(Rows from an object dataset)
--------
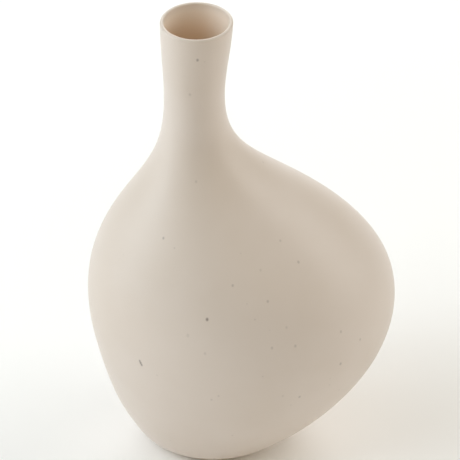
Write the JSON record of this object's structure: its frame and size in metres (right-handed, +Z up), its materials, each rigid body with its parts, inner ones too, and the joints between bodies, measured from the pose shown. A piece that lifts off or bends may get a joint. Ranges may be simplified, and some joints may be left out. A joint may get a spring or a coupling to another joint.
{
  "type": "vase",
  "caption": "Stoneware bottle vase with an off-centre slim neck rising from a broad flattened belly, cream matt glaze outside and tan liner glaze inside.",
  "frame": {"origin": "on the ground plane, under the middle of the vase's bounding box", "axes": "+Z up; the neck stands off towards -X; the vase is symmetric about the XZ plane; -Y is the front"},
  "size_m": [0.187, 0.1608, 0.3001],
  "materials": {
    "bare_stoneware": "unglazed buff stoneware, dry and slightly gritty",
    "cream_matt_glaze": "warm cream satin-matt glaze with sparse dark iron specks",
    "tan_liner_glaze": "warm tan satin liner glaze",
    "felt": "pressed wool felt, stuck on"
  },
  "bodies": {
    "root": {"stoneware_body": "bare_stoneware", "outer_glaze": "cream_matt_glaze", "inner_glaze": "tan_liner_glaze", "foot_pad_1": "felt", "foot_pad_2": "felt", "foot_pad_3": "felt", "foot_pad_4": "felt"}
  },
  "joints": []
}
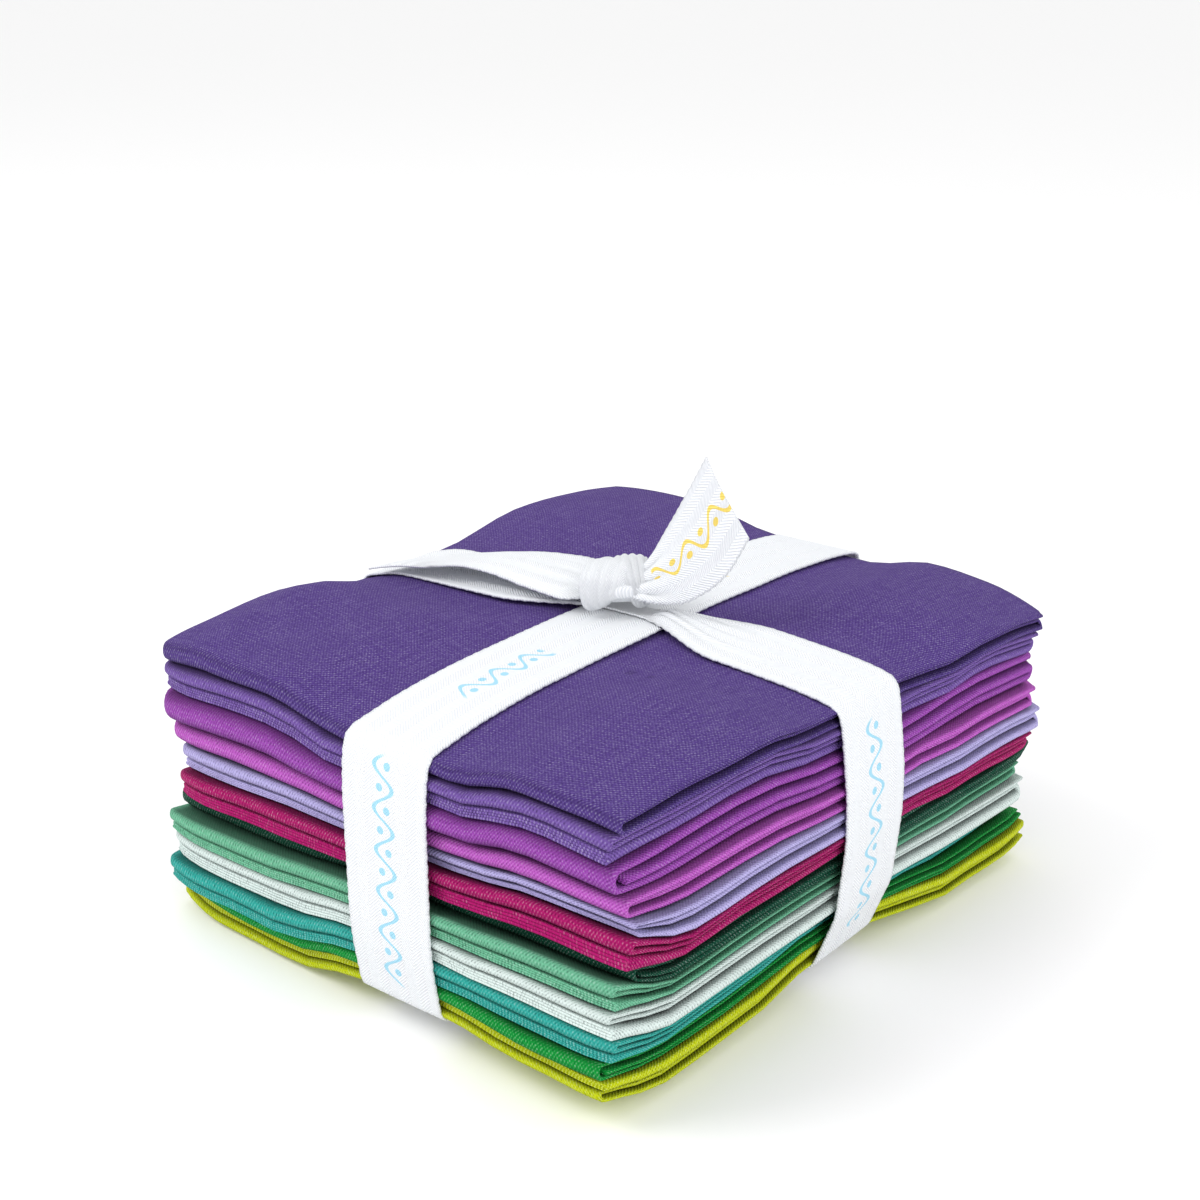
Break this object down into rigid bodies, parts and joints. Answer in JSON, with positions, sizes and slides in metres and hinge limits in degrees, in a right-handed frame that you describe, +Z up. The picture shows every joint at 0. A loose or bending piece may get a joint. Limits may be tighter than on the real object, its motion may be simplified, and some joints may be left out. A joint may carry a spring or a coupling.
{
  "type": "fat quarter bundle",
  "caption": "Stack of folded solid-colour cotton quarters, bound crosswise with a twill ribbon and a knot with free ends.",
  "frame": {"origin": "middle of the footprint, at the height of the surface that the bundle rests on", "axes": "+Z up through the stack, +X towards the ends where the layers nest, -Y towards the front with the folded edges"},
  "size_m": [0.1414, 0.1616, 0.104],
  "materials": {
    "dark_purple_cotton": "matt plain weave",
    "mid_purple_cotton": "matt plain weave",
    "orchid_violet_cotton": "matt plain weave",
    "orchid_pink_cotton": "matt plain weave",
    "lavender_cotton": "matt plain weave",
    "raspberry_cotton": "matt plain weave",
    "dark_green_cotton": "matt plain weave",
    "sea_foam_cotton": "matt plain weave",
    "mint_white_cotton": "matt plain weave",
    "teal_cotton": "matt plain weave",
    "green_cotton": "matt plain weave",
    "lime_cotton": "matt plain weave",
    "white_twill": "matt twill"
  },
  "bodies": {
    "root": {"cloth_01_dark_purple": "dark_purple_cotton", "cloth_02_mid_purple": "mid_purple_cotton", "cloth_03_orchid_violet": "orchid_violet_cotton", "cloth_04_orchid_pink": "orchid_pink_cotton", "cloth_05_lavender": "lavender_cotton", "cloth_06_raspberry": "raspberry_cotton", "cloth_07_dark_green": "dark_green_cotton", "cloth_08_sea_foam": "sea_foam_cotton", "cloth_09_mint_white": "mint_white_cotton", "cloth_10_teal": "teal_cotton", "cloth_11_green": "green_cotton", "cloth_12_lime": "lime_cotton", "lengthwise_band": "white_twill", "crosswise_band": "white_twill", "knot": "white_twill", "standing_end": "white_twill", "lying_end": "white_twill"}
  },
  "joints": []
}
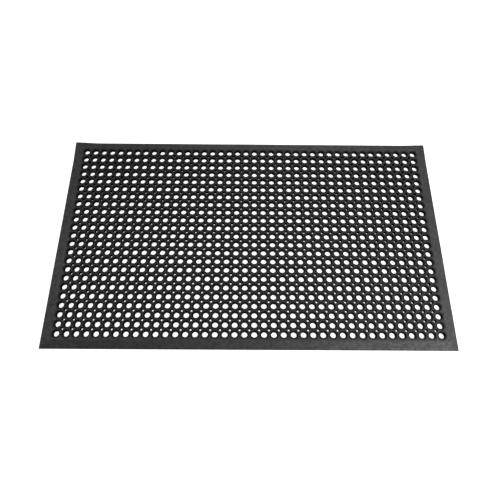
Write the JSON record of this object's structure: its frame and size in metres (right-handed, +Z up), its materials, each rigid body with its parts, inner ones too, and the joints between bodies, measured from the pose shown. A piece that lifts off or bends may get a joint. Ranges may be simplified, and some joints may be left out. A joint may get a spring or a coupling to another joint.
{
  "type": "anti fatigue mat",
  "caption": "Rectangular black rubber standing mat with a perforated drainage tread and a sloping ramp edge all round.",
  "frame": {"origin": "centre of the underside, on the floor", "axes": "+X along the mat's length, to the right seen from the front; +Y to the rear; +Z up, out of the standing surface"},
  "size_m": [1.518, 0.9, 0.0127],
  "materials": {
    "black_rubber": "matt moulded rubber with a fine grain and a soft sheen"
  },
  "bodies": {
    "root": {"tread_left": "black_rubber", "tread_centre_left": "black_rubber", "tread_centre": "black_rubber", "tread_centre_right": "black_rubber", "tread_right": "black_rubber", "ramp_front": "black_rubber", "ramp_right": "black_rubber", "ramp_rear": "black_rubber", "ramp_left": "black_rubber"}
  },
  "joints": []
}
--------
- What this task involves
Reproduce each record shown above without altering a single word.

- Written answer
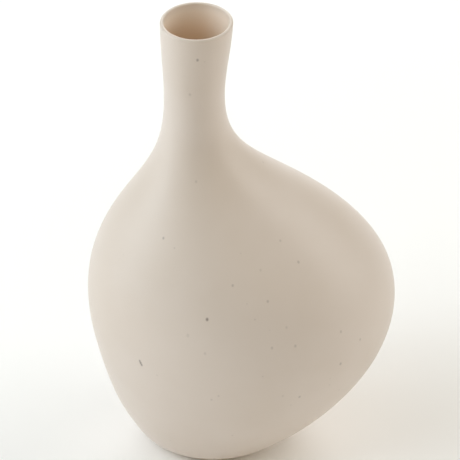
Write the JSON record of this object's structure: its frame and size in metres (right-handed, +Z up), its materials, each rigid body with its parts, inner ones too, and the joints between bodies, measured from the pose shown. A piece that lifts off or bends may get a joint. Ranges may be simplified, and some joints may be left out. A joint may get a spring or a coupling to another joint.
{
  "type": "vase",
  "caption": "Stoneware bottle vase with an off-centre slim neck rising from a broad flattened belly, cream matt glaze outside and tan liner glaze inside.",
  "frame": {"origin": "on the ground plane, under the middle of the vase's bounding box", "axes": "+Z up; the neck stands off towards -X; the vase is symmetric about the XZ plane; -Y is the front"},
  "size_m": [0.187, 0.1608, 0.3001],
  "materials": {
    "bare_stoneware": "unglazed buff stoneware, dry and slightly gritty",
    "cream_matt_glaze": "warm cream satin-matt glaze with sparse dark iron specks",
    "tan_liner_glaze": "warm tan satin liner glaze",
    "felt": "pressed wool felt, stuck on"
  },
  "bodies": {
    "root": {"stoneware_body": "bare_stoneware", "outer_glaze": "cream_matt_glaze", "inner_glaze": "tan_liner_glaze", "foot_pad_1": "felt", "foot_pad_2": "felt", "foot_pad_3": "felt", "foot_pad_4": "felt"}
  },
  "joints": []
}
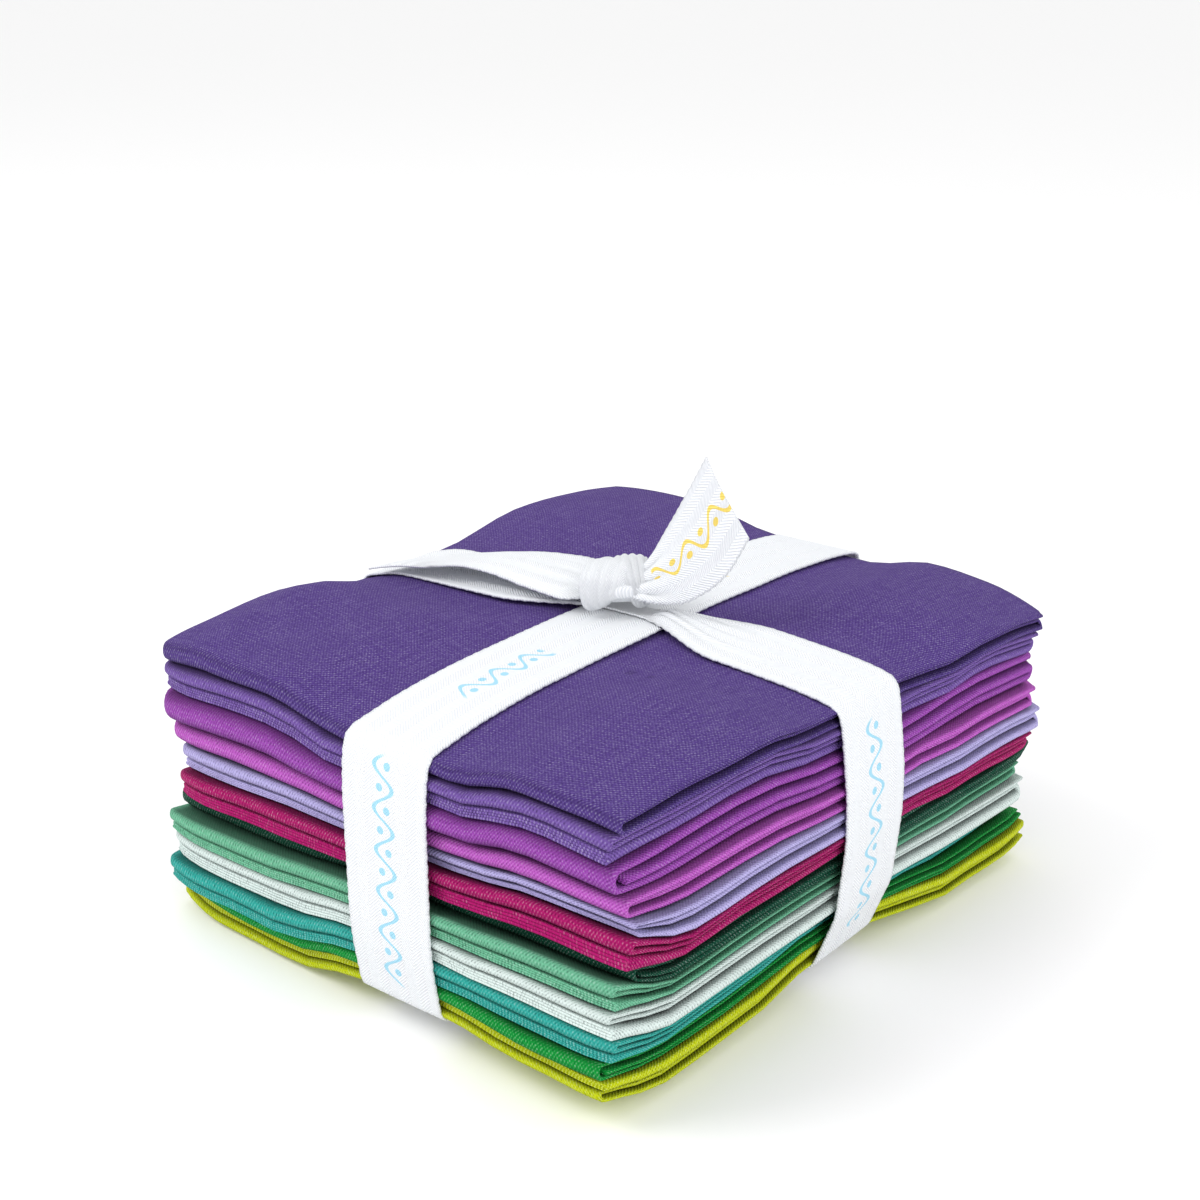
Break this object down into rigid bodies, parts and joints. Answer in JSON, with positions, sizes and slides in metres and hinge limits in degrees, in a right-handed frame that you describe, +Z up. The picture shows every joint at 0. A loose or bending piece may get a joint. Limits may be tighter than on the real object, its motion may be simplified, and some joints may be left out. A joint may carry a spring or a coupling.
{
  "type": "fat quarter bundle",
  "caption": "Stack of folded solid-colour cotton quarters, bound crosswise with a twill ribbon and a knot with free ends.",
  "frame": {"origin": "middle of the footprint, at the height of the surface that the bundle rests on", "axes": "+Z up through the stack, +X towards the ends where the layers nest, -Y towards the front with the folded edges"},
  "size_m": [0.1414, 0.1616, 0.104],
  "materials": {
    "dark_purple_cotton": "matt plain weave",
    "mid_purple_cotton": "matt plain weave",
    "orchid_violet_cotton": "matt plain weave",
    "orchid_pink_cotton": "matt plain weave",
    "lavender_cotton": "matt plain weave",
    "raspberry_cotton": "matt plain weave",
    "dark_green_cotton": "matt plain weave",
    "sea_foam_cotton": "matt plain weave",
    "mint_white_cotton": "matt plain weave",
    "teal_cotton": "matt plain weave",
    "green_cotton": "matt plain weave",
    "lime_cotton": "matt plain weave",
    "white_twill": "matt twill"
  },
  "bodies": {
    "root": {"cloth_01_dark_purple": "dark_purple_cotton", "cloth_02_mid_purple": "mid_purple_cotton", "cloth_03_orchid_violet": "orchid_violet_cotton", "cloth_04_orchid_pink": "orchid_pink_cotton", "cloth_05_lavender": "lavender_cotton", "cloth_06_raspberry": "raspberry_cotton", "cloth_07_dark_green": "dark_green_cotton", "cloth_08_sea_foam": "sea_foam_cotton", "cloth_09_mint_white": "mint_white_cotton", "cloth_10_teal": "teal_cotton", "cloth_11_green": "green_cotton", "cloth_12_lime": "lime_cotton", "lengthwise_band": "white_twill", "crosswise_band": "white_twill", "knot": "white_twill", "standing_end": "white_twill", "lying_end": "white_twill"}
  },
  "joints": []
}
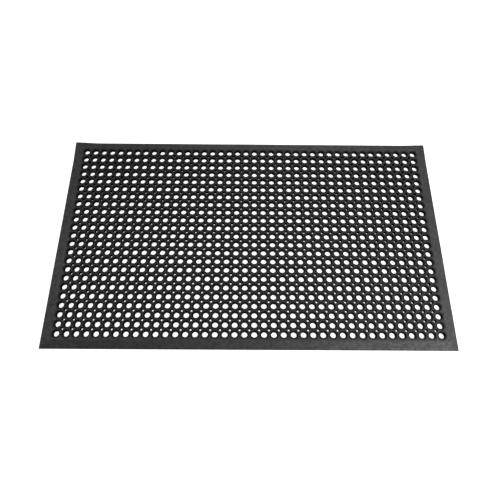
Write the JSON record of this object's structure: its frame and size in metres (right-handed, +Z up), its materials, each rigid body with its parts, inner ones too, and the joints between bodies, measured from the pose shown. A piece that lifts off or bends may get a joint. Ranges may be simplified, and some joints may be left out. A joint may get a spring or a coupling to another joint.
{
  "type": "anti fatigue mat",
  "caption": "Rectangular black rubber standing mat with a perforated drainage tread and a sloping ramp edge all round.",
  "frame": {"origin": "centre of the underside, on the floor", "axes": "+X along the mat's length, to the right seen from the front; +Y to the rear; +Z up, out of the standing surface"},
  "size_m": [1.518, 0.9, 0.0127],
  "materials": {
    "black_rubber": "matt moulded rubber with a fine grain and a soft sheen"
  },
  "bodies": {
    "root": {"tread_left": "black_rubber", "tread_centre_left": "black_rubber", "tread_centre": "black_rubber", "tread_centre_right": "black_rubber", "tread_right": "black_rubber", "ramp_front": "black_rubber", "ramp_right": "black_rubber", "ramp_rear": "black_rubber", "ramp_left": "black_rubber"}
  },
  "joints": []
}